§ Work required: Nothing should be output except the lines from the one containing "for (const frond" through the one containing "imported = [obj", both ends included, each repeated exactly.
— Start Source material —
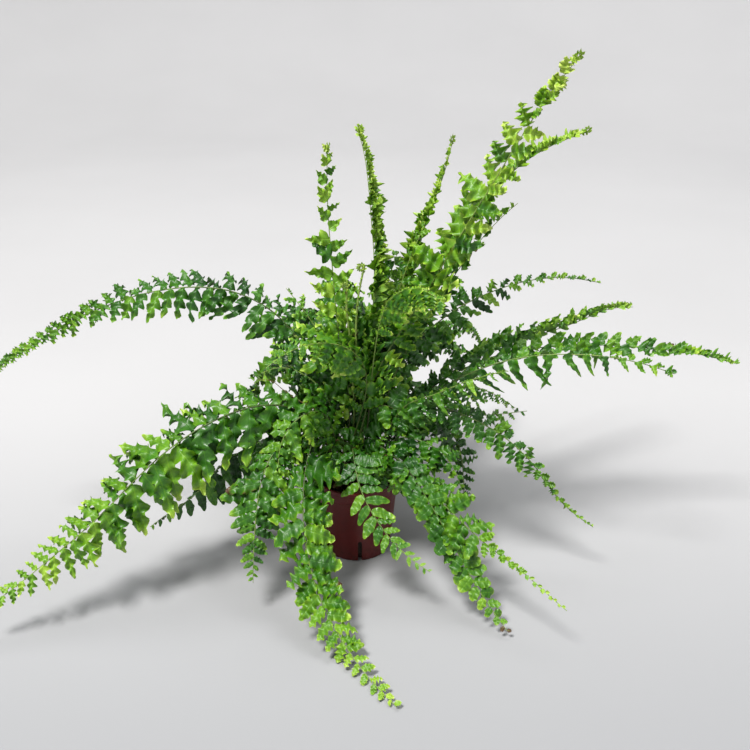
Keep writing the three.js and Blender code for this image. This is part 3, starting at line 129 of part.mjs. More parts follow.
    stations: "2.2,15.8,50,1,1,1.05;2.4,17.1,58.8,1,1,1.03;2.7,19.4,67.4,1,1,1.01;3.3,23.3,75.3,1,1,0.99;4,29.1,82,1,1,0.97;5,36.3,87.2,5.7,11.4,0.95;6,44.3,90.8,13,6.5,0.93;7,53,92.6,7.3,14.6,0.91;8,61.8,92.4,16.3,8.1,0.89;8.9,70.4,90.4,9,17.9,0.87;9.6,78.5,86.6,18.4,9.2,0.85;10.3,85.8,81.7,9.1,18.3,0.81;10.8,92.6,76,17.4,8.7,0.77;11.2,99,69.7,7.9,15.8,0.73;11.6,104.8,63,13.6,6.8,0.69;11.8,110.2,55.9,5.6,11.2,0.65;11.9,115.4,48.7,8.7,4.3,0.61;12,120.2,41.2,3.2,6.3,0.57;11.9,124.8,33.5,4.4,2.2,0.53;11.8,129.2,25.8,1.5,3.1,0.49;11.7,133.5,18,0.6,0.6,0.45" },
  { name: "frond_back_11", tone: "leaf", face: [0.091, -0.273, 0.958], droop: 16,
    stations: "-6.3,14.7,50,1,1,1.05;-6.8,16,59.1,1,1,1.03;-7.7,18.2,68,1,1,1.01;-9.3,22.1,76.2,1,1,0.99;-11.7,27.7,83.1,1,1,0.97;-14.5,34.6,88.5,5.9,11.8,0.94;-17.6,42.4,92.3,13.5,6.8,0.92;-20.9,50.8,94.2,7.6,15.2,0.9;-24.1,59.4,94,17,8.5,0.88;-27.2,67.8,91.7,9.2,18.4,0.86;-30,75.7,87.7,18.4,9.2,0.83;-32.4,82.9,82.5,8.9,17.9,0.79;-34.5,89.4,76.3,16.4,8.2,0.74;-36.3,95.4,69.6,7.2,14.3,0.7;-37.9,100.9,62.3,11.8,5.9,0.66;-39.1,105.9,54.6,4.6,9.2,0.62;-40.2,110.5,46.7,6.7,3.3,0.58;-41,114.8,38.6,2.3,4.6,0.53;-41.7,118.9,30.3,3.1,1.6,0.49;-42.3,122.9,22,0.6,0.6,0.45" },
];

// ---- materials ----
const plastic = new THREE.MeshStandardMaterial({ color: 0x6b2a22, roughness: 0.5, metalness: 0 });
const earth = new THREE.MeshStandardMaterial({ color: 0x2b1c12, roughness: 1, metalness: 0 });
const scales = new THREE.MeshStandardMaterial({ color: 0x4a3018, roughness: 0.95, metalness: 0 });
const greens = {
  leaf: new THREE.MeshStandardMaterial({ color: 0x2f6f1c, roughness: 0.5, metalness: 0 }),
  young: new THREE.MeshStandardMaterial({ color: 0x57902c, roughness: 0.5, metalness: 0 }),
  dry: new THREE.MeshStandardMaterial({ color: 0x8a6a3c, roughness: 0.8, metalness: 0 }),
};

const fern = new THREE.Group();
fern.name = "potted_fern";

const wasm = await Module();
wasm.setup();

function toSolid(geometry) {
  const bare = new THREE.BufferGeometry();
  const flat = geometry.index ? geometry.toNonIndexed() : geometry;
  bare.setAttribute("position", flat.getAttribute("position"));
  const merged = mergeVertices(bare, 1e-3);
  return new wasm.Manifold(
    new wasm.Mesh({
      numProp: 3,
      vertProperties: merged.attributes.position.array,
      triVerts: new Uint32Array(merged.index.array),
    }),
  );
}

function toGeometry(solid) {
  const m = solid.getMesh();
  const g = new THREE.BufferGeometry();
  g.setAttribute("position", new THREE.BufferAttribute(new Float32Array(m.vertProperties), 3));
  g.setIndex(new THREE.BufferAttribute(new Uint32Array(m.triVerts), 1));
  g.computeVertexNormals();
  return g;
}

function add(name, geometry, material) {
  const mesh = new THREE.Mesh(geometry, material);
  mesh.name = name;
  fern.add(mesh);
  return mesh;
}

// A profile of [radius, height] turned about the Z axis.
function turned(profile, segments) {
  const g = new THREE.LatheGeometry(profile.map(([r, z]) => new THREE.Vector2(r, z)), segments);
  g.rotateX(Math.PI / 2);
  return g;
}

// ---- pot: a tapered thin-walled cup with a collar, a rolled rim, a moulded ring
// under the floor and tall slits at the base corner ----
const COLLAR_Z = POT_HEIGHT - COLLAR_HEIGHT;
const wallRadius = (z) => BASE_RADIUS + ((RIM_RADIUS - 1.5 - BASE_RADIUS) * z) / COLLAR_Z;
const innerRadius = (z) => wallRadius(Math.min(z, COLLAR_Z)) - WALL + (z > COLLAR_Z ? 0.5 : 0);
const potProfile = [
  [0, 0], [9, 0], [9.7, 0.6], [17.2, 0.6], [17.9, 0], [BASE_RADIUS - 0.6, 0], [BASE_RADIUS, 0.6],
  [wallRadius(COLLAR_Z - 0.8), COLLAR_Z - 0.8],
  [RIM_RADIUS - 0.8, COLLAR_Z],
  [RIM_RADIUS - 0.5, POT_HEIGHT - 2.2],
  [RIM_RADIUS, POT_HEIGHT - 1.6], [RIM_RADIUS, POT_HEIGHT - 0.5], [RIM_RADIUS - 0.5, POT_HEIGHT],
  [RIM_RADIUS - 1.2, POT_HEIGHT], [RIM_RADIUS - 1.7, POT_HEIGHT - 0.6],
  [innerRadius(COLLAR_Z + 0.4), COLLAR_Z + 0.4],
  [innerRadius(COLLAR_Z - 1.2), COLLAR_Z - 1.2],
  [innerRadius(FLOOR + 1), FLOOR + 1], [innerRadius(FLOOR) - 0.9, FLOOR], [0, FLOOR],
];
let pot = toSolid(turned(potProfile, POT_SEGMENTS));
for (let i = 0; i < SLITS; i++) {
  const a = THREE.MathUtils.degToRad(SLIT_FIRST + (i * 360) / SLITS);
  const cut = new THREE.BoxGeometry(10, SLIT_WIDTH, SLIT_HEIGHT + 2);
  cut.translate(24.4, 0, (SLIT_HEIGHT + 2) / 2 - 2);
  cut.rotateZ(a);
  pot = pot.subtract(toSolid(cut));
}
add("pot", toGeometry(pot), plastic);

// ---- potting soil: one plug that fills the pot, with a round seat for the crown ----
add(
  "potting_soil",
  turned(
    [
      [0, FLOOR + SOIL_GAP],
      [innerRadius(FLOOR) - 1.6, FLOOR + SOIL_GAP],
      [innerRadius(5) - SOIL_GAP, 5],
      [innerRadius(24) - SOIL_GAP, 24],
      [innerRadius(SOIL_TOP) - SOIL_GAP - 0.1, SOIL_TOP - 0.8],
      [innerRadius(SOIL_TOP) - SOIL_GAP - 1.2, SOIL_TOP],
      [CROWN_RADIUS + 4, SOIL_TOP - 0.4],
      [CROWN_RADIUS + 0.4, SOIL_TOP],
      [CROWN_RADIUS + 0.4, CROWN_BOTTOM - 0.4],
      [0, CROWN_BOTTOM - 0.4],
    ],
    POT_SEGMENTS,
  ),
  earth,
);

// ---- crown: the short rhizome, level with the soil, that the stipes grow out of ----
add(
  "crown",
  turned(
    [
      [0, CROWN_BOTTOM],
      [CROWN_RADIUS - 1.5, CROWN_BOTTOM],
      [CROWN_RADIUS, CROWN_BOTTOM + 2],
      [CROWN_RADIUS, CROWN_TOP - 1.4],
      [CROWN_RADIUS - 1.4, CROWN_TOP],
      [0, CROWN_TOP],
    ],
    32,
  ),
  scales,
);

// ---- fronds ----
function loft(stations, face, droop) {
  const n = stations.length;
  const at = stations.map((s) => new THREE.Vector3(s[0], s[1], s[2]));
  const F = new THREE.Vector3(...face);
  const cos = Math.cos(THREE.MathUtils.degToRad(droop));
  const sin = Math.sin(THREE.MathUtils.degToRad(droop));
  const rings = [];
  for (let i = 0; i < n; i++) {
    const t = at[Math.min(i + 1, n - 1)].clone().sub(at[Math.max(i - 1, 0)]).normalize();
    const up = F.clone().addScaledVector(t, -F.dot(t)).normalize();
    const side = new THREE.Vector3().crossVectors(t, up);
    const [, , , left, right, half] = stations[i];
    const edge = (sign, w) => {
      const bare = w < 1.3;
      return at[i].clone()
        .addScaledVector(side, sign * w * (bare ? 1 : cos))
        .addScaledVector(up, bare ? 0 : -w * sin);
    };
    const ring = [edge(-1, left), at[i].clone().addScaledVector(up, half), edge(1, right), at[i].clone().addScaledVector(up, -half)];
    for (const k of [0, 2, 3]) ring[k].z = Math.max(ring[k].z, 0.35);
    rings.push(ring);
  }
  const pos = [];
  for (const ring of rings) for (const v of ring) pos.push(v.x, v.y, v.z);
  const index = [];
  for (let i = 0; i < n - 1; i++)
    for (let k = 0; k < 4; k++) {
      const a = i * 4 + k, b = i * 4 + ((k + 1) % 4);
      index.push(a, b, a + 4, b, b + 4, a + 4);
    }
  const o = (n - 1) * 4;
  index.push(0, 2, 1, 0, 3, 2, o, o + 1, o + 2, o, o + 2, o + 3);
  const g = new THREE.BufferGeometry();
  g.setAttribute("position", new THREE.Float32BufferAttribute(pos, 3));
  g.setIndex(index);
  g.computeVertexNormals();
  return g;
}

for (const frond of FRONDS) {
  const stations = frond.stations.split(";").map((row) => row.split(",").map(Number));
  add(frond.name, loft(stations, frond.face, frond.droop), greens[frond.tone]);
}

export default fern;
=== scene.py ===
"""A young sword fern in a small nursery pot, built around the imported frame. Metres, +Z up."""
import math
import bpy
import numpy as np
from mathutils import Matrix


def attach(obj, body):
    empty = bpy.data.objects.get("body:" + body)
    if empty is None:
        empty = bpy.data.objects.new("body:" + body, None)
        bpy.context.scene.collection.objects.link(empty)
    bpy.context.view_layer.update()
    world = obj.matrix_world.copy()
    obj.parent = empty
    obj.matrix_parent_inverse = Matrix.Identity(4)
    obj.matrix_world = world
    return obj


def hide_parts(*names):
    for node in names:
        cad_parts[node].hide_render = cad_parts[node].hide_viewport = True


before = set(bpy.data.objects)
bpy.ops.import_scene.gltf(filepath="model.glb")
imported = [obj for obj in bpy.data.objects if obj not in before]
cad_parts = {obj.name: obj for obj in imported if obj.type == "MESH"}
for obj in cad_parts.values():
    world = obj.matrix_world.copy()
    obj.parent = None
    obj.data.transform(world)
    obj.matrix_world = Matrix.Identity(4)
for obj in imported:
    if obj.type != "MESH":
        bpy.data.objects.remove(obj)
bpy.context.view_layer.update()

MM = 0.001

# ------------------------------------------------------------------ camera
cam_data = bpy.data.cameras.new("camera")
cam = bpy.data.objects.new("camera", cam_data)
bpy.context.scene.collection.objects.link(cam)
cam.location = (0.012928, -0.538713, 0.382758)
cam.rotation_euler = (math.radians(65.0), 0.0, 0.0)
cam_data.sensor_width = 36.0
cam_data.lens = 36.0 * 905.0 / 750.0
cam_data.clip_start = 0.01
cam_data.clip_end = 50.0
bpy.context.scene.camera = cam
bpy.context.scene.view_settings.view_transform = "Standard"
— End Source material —
§ Exercise response:
for (const frond of FRONDS) {
  const stations = frond.stations.split(";").map((row) => row.split(",").map(Number));
  add(frond.name, loft(stations, frond.face, frond.droop), greens[frond.tone]);
}

export default fern;
=== scene.py ===
"""A young sword fern in a small nursery pot, built around the imported frame. Metres, +Z up."""
import math
import bpy
import numpy as np
from mathutils import Matrix


def attach(obj, body):
    empty = bpy.data.objects.get("body:" + body)
    if empty is None:
        empty = bpy.data.objects.new("body:" + body, None)
        bpy.context.scene.collection.objects.link(empty)
    bpy.context.view_layer.update()
    world = obj.matrix_world.copy()
    obj.parent = empty
    obj.matrix_parent_inverse = Matrix.Identity(4)
    obj.matrix_world = world
    return obj


def hide_parts(*names):
    for node in names:
        cad_parts[node].hide_render = cad_parts[node].hide_viewport = True


before = set(bpy.data.objects)
bpy.ops.import_scene.gltf(filepath="model.glb")
imported = [obj for obj in bpy.data.objects if obj not in before]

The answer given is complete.